Object data in JSON:
- - -
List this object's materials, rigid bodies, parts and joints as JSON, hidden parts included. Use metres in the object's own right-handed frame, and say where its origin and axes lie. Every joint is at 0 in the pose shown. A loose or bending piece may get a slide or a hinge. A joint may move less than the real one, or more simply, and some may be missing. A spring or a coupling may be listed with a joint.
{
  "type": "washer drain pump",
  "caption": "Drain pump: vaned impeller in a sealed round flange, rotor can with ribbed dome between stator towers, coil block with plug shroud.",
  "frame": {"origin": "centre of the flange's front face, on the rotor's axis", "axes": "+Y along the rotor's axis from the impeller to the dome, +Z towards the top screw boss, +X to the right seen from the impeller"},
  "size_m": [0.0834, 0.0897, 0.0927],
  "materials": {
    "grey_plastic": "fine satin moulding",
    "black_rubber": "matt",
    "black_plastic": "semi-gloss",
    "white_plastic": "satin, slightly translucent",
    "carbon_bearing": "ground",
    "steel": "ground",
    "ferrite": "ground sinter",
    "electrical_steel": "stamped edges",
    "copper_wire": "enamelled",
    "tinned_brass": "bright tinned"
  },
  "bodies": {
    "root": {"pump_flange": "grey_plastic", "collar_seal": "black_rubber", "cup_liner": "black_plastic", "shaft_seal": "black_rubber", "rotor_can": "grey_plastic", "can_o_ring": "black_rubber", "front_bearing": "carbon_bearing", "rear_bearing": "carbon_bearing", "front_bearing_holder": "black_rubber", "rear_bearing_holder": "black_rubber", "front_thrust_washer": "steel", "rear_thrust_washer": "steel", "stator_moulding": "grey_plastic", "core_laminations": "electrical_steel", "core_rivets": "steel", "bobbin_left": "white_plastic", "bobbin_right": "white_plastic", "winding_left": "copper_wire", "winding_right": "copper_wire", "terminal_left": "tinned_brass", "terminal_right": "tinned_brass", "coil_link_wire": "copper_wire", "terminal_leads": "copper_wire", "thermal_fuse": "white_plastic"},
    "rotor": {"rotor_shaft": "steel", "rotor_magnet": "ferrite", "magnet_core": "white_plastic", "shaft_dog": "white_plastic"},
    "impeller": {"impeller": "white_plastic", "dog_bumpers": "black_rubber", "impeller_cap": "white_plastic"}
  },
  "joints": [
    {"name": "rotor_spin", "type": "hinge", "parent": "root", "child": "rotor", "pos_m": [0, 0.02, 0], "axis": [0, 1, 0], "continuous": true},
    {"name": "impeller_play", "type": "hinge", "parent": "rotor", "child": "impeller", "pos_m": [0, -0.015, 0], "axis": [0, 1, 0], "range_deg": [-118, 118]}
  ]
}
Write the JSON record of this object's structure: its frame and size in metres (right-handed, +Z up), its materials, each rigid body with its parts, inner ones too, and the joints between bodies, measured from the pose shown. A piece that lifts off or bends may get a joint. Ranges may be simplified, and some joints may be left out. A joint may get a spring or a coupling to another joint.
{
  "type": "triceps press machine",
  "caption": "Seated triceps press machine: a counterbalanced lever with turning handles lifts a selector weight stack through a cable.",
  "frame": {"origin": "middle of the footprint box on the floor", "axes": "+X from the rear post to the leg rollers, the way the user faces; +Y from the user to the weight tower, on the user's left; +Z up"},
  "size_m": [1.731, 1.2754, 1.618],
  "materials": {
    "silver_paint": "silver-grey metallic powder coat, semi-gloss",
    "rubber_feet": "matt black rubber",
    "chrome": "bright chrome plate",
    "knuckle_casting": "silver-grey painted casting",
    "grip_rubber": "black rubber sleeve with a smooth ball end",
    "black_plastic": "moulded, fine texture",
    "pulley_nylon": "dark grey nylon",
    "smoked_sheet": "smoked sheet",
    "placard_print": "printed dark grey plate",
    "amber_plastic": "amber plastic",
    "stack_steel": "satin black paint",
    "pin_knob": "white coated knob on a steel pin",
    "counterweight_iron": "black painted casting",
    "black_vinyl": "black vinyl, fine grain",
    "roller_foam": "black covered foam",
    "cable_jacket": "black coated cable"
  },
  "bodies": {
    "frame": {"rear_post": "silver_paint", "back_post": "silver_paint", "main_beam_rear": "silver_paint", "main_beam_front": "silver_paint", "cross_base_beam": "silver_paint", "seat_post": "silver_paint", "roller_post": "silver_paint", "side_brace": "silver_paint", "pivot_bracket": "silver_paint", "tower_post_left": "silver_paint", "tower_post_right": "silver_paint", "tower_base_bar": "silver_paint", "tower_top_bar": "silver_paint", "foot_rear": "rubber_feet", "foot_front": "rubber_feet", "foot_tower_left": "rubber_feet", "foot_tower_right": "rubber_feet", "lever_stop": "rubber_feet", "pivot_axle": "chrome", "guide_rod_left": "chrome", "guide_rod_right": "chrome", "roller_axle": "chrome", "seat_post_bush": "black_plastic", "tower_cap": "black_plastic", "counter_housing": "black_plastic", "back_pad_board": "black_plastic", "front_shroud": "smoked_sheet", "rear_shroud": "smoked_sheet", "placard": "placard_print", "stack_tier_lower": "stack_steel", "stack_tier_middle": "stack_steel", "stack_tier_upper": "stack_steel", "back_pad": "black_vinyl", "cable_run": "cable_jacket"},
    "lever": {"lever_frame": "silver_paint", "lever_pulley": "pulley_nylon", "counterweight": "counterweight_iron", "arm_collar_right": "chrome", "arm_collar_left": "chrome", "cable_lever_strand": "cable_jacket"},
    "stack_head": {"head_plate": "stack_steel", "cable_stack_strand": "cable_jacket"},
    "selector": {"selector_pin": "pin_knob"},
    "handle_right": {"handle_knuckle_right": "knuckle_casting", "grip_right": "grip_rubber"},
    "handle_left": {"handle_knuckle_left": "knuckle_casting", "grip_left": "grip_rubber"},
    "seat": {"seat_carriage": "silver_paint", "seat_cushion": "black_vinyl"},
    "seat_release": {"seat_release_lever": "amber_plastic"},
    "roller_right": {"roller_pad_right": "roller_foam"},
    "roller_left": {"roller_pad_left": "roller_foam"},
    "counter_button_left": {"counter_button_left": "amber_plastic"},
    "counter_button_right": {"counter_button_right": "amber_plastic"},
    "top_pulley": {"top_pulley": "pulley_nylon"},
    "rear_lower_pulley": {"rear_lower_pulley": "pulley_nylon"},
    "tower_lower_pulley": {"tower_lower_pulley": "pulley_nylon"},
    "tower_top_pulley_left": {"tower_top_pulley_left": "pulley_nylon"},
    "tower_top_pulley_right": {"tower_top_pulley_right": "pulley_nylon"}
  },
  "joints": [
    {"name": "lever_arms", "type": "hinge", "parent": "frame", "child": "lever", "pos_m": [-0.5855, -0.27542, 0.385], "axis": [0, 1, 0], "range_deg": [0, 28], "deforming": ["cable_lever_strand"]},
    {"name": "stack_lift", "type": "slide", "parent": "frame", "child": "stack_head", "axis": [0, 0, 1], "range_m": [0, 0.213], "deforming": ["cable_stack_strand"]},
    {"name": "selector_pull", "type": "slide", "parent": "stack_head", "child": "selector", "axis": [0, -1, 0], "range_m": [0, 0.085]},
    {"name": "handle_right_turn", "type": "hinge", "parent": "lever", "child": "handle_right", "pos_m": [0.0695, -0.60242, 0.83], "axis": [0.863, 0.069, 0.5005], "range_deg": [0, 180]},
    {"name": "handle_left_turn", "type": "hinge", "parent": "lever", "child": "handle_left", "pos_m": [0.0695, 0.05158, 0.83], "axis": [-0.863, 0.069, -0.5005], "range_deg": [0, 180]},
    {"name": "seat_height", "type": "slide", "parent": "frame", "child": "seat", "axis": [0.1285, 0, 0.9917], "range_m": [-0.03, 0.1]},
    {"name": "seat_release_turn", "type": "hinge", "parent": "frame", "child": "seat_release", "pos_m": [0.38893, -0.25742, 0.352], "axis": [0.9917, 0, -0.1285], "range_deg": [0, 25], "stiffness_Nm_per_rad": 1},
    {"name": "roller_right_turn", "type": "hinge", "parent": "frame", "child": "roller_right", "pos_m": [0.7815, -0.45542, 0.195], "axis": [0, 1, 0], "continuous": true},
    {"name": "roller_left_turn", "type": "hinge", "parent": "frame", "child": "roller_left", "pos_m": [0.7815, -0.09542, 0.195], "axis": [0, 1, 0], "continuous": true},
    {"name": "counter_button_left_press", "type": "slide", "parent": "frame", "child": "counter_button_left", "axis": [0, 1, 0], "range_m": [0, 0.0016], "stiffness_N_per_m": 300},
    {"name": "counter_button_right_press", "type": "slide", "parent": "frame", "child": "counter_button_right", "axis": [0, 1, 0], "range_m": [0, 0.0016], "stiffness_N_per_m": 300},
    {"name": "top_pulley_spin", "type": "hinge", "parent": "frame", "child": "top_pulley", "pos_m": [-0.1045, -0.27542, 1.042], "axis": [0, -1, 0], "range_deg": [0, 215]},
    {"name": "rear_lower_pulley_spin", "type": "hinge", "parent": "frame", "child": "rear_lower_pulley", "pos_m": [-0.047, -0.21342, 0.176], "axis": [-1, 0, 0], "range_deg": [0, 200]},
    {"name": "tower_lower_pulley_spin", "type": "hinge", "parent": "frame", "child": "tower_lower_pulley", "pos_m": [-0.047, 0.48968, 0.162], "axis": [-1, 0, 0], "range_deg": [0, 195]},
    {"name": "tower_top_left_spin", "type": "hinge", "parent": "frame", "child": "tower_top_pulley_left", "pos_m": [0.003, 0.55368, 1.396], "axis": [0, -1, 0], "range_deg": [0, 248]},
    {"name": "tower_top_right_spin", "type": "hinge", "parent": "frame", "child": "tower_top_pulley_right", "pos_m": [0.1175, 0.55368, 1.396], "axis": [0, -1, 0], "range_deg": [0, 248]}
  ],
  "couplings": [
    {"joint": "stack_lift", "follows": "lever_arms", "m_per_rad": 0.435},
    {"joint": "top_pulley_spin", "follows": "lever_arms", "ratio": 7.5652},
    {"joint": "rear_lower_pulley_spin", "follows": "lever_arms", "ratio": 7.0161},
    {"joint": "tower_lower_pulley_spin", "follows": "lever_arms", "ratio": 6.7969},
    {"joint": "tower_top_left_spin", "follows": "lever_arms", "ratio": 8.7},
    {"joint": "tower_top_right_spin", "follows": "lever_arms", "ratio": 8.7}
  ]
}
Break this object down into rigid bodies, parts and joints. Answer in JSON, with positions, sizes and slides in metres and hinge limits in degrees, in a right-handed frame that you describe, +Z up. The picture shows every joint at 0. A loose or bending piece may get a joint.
- - -
Select and copy every line of the listing with the word "that".

Write the JSON record of this object's structure: its frame and size in metres (right-handed, +Z up), its materials, each rigid body with its parts, inner ones too, and the joints between bodies, measured from the pose shown. A piece that lifts off or bends may get a joint. Ranges may be simplified, and some joints may be left out. A joint may get a spring or a coupling to another joint.
Break this object down into rigid bodies, parts and joints. Answer in JSON, with positions, sizes and slides in metres and hinge limits in degrees, in a right-handed frame that you describe, +Z up. The picture shows every joint at 0. A loose or bending piece may get a joint.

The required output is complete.